[Begin Records for this task]

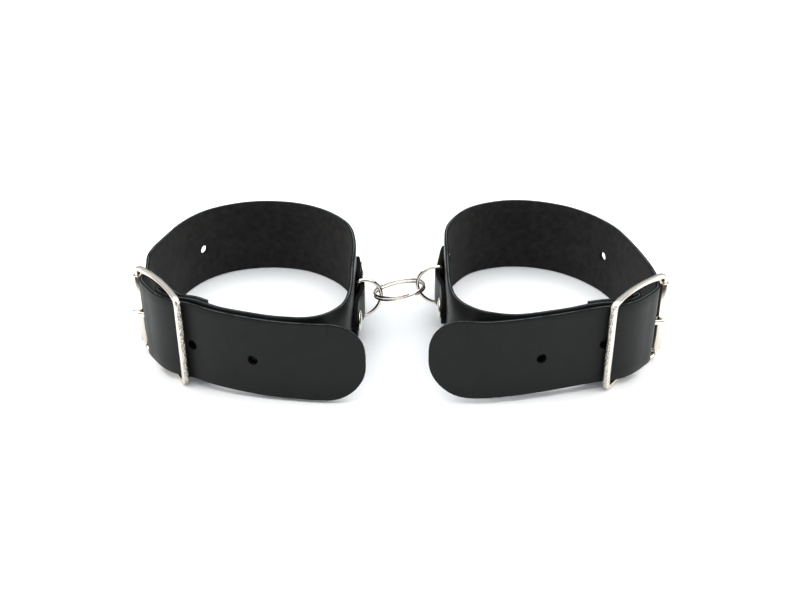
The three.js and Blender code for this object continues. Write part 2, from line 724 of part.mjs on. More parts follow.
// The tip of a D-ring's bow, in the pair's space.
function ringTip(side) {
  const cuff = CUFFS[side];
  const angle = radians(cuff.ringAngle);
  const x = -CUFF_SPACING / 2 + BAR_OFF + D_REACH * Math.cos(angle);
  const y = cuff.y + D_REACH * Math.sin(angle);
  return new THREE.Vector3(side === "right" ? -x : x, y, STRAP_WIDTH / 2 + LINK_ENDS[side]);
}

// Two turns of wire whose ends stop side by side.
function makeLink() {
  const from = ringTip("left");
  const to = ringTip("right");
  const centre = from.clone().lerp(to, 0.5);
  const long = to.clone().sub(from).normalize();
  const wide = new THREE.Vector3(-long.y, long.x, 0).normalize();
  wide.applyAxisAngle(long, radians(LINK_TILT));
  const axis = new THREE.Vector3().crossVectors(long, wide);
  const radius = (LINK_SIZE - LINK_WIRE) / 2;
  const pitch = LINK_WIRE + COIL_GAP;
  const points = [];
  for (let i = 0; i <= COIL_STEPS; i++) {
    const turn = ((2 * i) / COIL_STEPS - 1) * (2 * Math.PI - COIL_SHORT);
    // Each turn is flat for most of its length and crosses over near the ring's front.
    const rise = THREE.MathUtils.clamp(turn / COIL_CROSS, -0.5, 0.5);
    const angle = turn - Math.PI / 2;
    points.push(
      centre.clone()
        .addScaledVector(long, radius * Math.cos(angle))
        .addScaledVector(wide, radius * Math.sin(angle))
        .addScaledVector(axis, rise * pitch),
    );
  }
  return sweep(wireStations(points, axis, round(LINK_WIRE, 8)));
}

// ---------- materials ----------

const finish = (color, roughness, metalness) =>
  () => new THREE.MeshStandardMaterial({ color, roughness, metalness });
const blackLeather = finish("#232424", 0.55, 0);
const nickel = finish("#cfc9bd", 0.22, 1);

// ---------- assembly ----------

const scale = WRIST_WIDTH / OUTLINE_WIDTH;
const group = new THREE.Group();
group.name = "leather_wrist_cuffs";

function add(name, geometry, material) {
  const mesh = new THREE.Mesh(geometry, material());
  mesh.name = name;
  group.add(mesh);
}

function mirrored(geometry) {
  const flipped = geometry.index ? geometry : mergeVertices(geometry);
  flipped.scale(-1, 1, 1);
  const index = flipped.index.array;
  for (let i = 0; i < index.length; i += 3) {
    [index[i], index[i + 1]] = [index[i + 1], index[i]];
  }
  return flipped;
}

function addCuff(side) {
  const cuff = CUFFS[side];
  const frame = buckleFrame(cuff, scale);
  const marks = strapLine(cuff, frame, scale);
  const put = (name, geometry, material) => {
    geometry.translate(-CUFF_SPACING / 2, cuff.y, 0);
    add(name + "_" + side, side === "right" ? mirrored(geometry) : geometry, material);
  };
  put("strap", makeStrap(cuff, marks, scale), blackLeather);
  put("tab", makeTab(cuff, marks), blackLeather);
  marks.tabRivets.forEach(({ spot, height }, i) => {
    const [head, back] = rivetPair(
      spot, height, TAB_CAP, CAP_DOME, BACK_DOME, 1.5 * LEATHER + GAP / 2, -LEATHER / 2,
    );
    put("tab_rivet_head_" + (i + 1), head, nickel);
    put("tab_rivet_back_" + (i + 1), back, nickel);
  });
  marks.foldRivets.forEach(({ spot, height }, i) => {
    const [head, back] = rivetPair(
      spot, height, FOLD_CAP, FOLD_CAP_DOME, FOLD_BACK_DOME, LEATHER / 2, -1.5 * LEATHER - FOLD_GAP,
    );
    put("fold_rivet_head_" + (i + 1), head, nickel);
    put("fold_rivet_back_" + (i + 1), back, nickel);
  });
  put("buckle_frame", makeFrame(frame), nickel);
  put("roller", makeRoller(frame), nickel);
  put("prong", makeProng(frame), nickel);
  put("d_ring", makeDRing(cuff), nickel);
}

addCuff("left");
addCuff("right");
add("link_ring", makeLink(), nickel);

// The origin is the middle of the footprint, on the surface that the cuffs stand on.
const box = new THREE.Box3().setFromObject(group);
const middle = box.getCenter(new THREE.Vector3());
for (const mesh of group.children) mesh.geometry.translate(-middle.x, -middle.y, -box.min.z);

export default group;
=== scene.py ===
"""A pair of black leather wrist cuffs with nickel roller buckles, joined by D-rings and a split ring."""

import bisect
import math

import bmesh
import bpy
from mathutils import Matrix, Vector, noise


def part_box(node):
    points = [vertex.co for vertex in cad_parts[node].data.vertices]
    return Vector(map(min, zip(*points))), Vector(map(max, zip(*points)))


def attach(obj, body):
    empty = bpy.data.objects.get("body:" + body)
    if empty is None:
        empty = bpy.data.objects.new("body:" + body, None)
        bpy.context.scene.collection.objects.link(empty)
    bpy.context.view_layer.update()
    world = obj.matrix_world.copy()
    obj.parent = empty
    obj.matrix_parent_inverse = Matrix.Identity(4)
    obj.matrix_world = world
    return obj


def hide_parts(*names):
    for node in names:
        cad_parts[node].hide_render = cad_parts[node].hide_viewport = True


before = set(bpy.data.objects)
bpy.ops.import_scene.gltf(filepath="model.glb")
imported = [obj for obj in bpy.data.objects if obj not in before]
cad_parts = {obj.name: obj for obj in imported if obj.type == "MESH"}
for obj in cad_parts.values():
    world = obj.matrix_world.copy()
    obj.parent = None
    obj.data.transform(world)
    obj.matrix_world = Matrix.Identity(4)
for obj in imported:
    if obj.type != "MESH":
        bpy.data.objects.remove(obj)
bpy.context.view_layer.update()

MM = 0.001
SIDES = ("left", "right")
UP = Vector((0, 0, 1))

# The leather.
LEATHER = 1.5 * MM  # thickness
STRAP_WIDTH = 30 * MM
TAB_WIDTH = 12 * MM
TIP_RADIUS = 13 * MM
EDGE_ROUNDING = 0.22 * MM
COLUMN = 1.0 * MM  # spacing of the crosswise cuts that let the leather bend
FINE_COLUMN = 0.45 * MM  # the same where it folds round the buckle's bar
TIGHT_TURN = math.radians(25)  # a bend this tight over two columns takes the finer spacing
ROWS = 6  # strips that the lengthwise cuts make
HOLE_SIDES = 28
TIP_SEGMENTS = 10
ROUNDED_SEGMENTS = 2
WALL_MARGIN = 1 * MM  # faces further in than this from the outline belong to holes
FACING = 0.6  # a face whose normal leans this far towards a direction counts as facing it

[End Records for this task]
[Begin Records for this task]

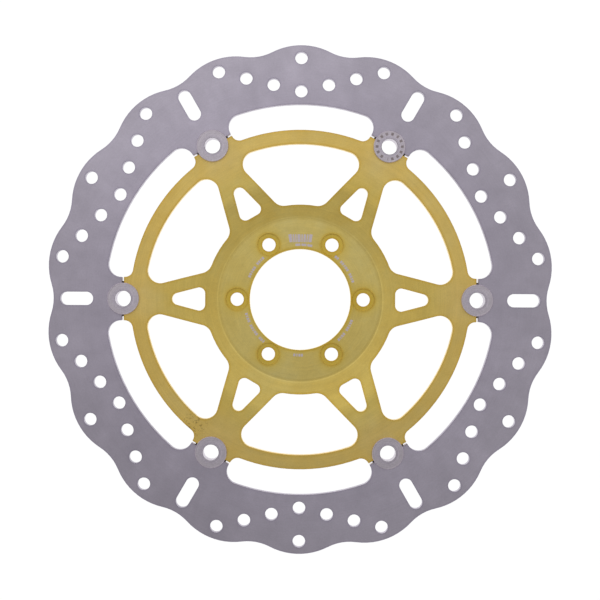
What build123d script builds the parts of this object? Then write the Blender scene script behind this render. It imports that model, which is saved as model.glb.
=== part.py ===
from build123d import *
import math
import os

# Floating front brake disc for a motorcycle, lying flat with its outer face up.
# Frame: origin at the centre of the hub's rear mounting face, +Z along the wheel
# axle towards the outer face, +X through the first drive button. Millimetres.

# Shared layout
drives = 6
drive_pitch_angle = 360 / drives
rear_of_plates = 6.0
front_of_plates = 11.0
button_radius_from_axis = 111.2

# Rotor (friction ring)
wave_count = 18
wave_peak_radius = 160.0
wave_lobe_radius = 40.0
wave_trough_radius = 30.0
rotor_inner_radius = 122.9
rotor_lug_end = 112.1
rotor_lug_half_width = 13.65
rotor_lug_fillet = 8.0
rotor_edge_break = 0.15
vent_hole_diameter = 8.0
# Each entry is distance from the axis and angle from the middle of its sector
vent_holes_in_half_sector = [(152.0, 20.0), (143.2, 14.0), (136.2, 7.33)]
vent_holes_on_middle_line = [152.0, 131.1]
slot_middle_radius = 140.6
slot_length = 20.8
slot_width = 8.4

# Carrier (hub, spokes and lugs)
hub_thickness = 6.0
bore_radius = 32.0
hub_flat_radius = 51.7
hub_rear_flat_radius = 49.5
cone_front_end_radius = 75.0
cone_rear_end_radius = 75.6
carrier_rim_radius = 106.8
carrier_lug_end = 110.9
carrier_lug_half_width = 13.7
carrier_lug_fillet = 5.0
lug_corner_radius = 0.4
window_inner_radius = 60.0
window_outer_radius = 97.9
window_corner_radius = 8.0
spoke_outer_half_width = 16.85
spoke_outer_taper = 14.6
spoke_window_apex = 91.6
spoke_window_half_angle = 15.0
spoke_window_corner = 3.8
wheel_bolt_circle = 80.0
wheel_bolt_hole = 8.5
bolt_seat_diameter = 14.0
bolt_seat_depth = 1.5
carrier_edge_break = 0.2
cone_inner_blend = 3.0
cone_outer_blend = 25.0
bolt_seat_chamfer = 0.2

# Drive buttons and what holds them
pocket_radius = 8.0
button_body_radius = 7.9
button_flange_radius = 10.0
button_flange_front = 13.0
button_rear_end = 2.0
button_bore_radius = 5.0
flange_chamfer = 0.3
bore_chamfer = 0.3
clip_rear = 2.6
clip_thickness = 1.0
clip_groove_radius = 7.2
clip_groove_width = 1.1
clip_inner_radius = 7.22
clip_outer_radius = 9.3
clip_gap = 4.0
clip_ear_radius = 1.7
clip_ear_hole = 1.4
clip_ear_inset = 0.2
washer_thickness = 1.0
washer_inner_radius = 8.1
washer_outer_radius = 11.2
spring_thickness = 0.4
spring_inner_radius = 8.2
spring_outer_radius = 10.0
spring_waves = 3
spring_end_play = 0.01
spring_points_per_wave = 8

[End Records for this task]

▸ Work required:
Keep both end lines and retype everything in the records above from the line containing "cuffs stand on." through the line containing "obj.parent = None", exactly, with nothing else.

▸ The completed task:
// The origin is the middle of the footprint, on the surface that the cuffs stand on.
const box = new THREE.Box3().setFromObject(group);
const middle = box.getCenter(new THREE.Vector3());
for (const mesh of group.children) mesh.geometry.translate(-middle.x, -middle.y, -box.min.z);

export default group;
=== scene.py ===
"""A pair of black leather wrist cuffs with nickel roller buckles, joined by D-rings and a split ring."""

import bisect
import math

import bmesh
import bpy
from mathutils import Matrix, Vector, noise


def part_box(node):
    points = [vertex.co for vertex in cad_parts[node].data.vertices]
    return Vector(map(min, zip(*points))), Vector(map(max, zip(*points)))


def attach(obj, body):
    empty = bpy.data.objects.get("body:" + body)
    if empty is None:
        empty = bpy.data.objects.new("body:" + body, None)
        bpy.context.scene.collection.objects.link(empty)
    bpy.context.view_layer.update()
    world = obj.matrix_world.copy()
    obj.parent = empty
    obj.matrix_parent_inverse = Matrix.Identity(4)
    obj.matrix_world = world
    return obj


def hide_parts(*names):
    for node in names:
        cad_parts[node].hide_render = cad_parts[node].hide_viewport = True


before = set(bpy.data.objects)
bpy.ops.import_scene.gltf(filepath="model.glb")
imported = [obj for obj in bpy.data.objects if obj not in before]
cad_parts = {obj.name: obj for obj in imported if obj.type == "MESH"}
for obj in cad_parts.values():
    world = obj.matrix_world.copy()
    obj.parent = None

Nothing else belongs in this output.